さらに小説から考える

 先日の話からさらに一歩踏み込んでみようと思います。「作家SNSのフォロワー数の多いことが出版条件となる是非」論争の根底にある考え方についてです。

 それは多くの人が「売上以外にも小説の価値はある」と考えているということです。Twitterで上がった意見を見てみれば、作家側からも読者側からもそれは見て取れます。もちろんそれは良いことです。売上(あるいは閲覧数)を基準でなく価値にしてしまえば、バズ競争のみが重視される世界となり、情報商材屋、サロン商法、政治極論デマ屋、などが展開している風景が小説界でも見られるようになってしまうでしょう。

 しかし“売上以外の価値”が何であるかは難しいところです。過去に小説が持っていた価値は、メディアの進歩により次々と剥奪されてきたからです。共通話題の提供、私小説的ゴシップ、個人的悩みの思索と解決、流行語の創設、特殊な感情への名付け、告発ジャーナリズム……それら列挙しても足りないほどの社会的役割=価値が小説よりも機能的なメディアに奪われていきました。結果、現在では“知的選民であるというポーズ”か“小説的と評される漠然とした何か”以外に小説の必要はない、と必然的に言い切れることになります。そのため、小説は他メディアでそれらの価値の実現がコスト的に高価な場合、代替として用いられている、というのが正直なところです。「売上以外にも小説の価値はある」という考えは実に儚く脆いものなのです。

 そこで小説の低コストが他メディアよりも積極的に生きる局面を考えてみましょう。素直に考えれば、それは“多様性”ということになるでしょう。他メディアでストレートに言い切れば誤解されるような深い考えも小説ならうまく表現できます。人間の複雑な思想や行動を様々な視点から提示することができる小説ならではです。それを低コストで届けることが可能なので、表現する作家も増えます。シーンそのものが多様性を持ちます。“多様性”こそ“小説的と評される漠然とした何か”のひとつでしょう。

 ところが、この価値も現在、危機にあります。先の“編集者が読むべき作品の多さ”を近年になって発生した高コストの事象として認識すべきだからです。良質な作品が増えたことが小説の良さを殺すという逆転現象が起きているのです。皮肉にも多様性を受け止めることそのものが高コストなのです。

 同時に多様性を称揚する昨今の社会運動も高コスト化をはらんでいると必然的にわかってきます。LGBTすらカテゴライズされた多数の人々です。さらに多様な細分化が可能で、しかもそれが必要なことをネット上の小説が教えてくれます。
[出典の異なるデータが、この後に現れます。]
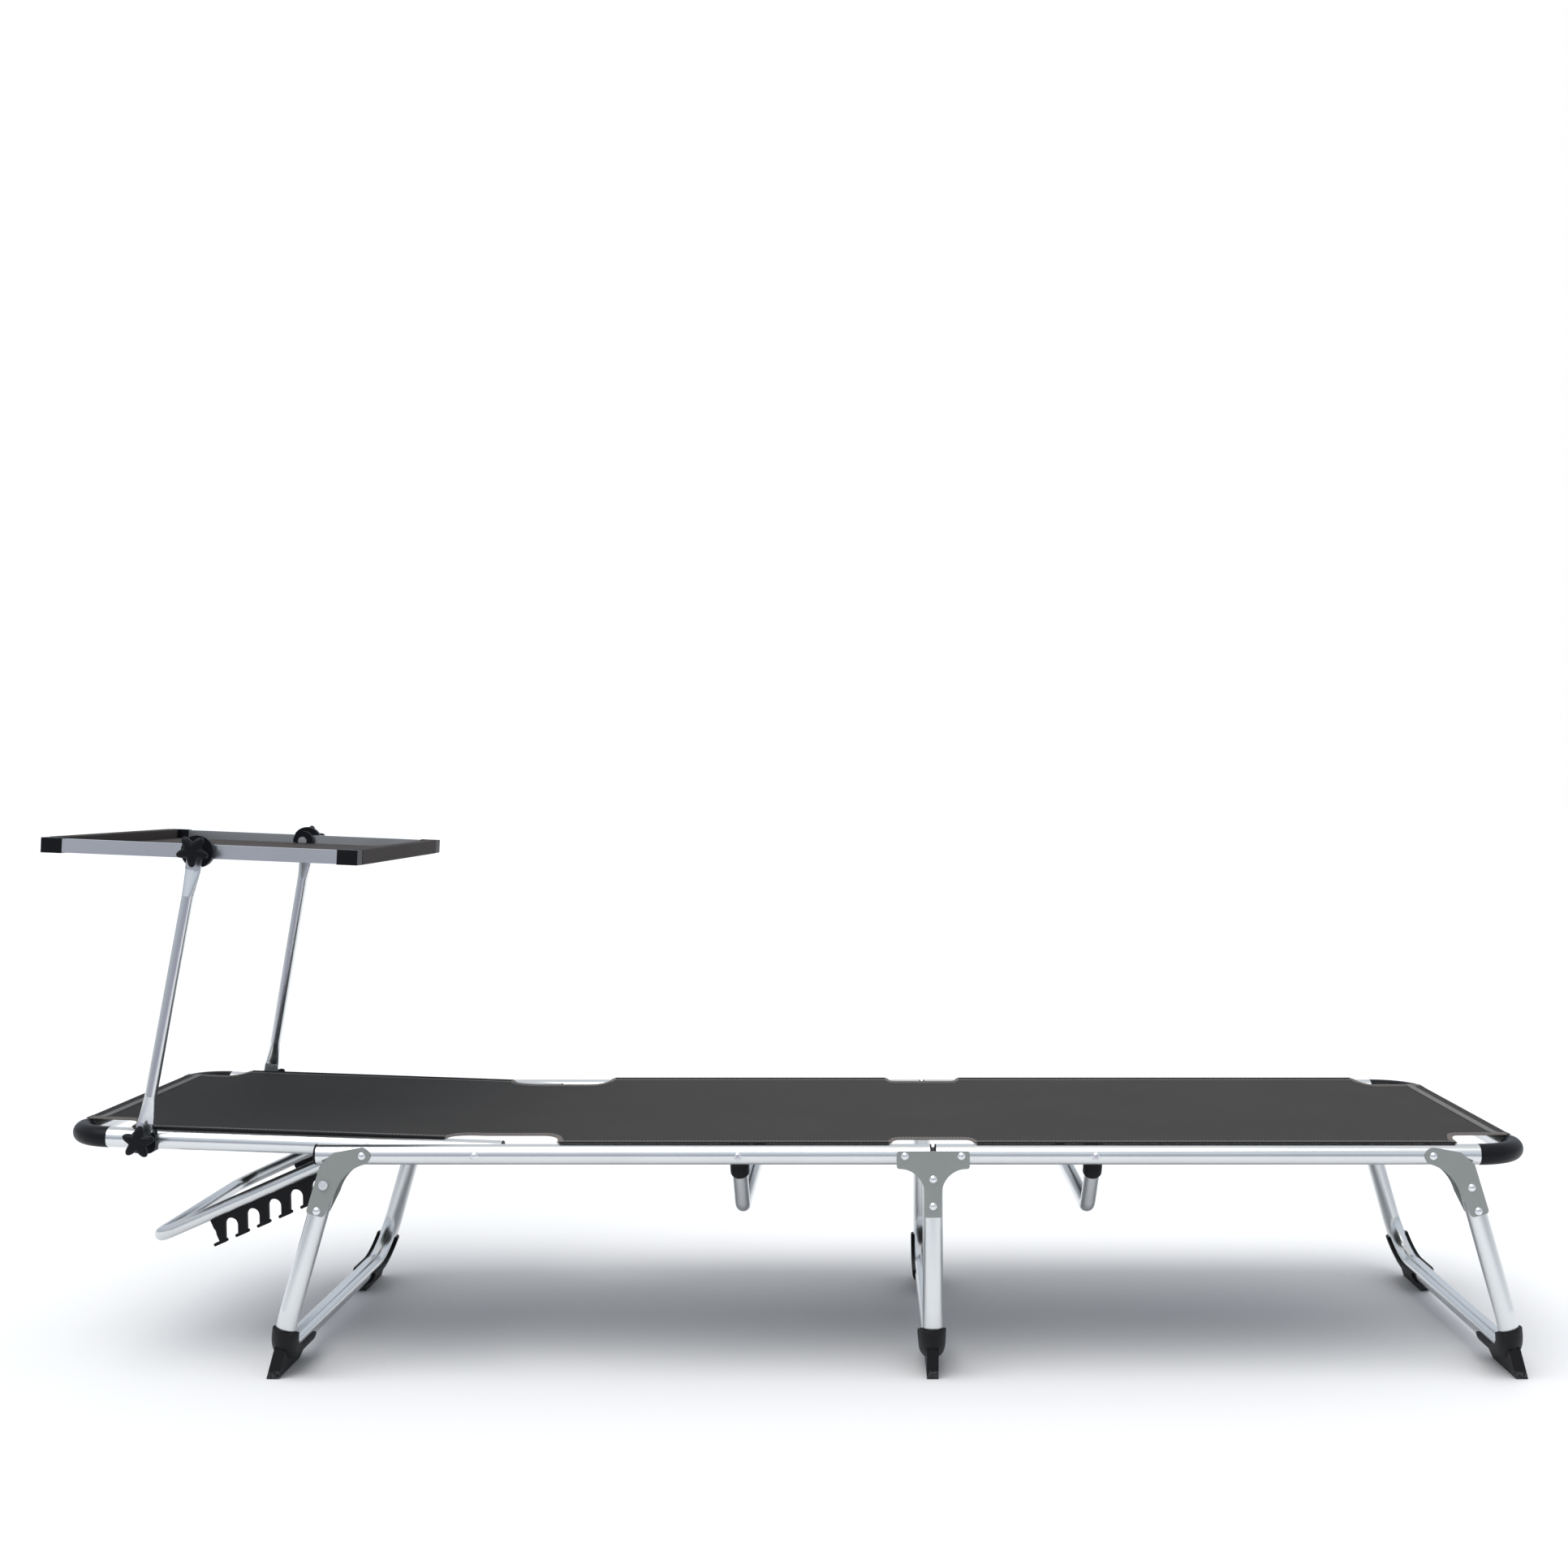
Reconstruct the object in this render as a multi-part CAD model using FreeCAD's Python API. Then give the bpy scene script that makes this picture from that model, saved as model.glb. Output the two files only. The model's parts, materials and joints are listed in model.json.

 今小説に求められているのは「この小説の価値はこれだと広報される」ことか「必要な人にその要素を満たす小説を届ける」ことでしょう。その実現がどのようなシステムを必要とするのかはまだわかりませんが、実現のための努力が小説に寄与し、さらには社会の問題解決のヒントになることすらあるのではないかと考えます。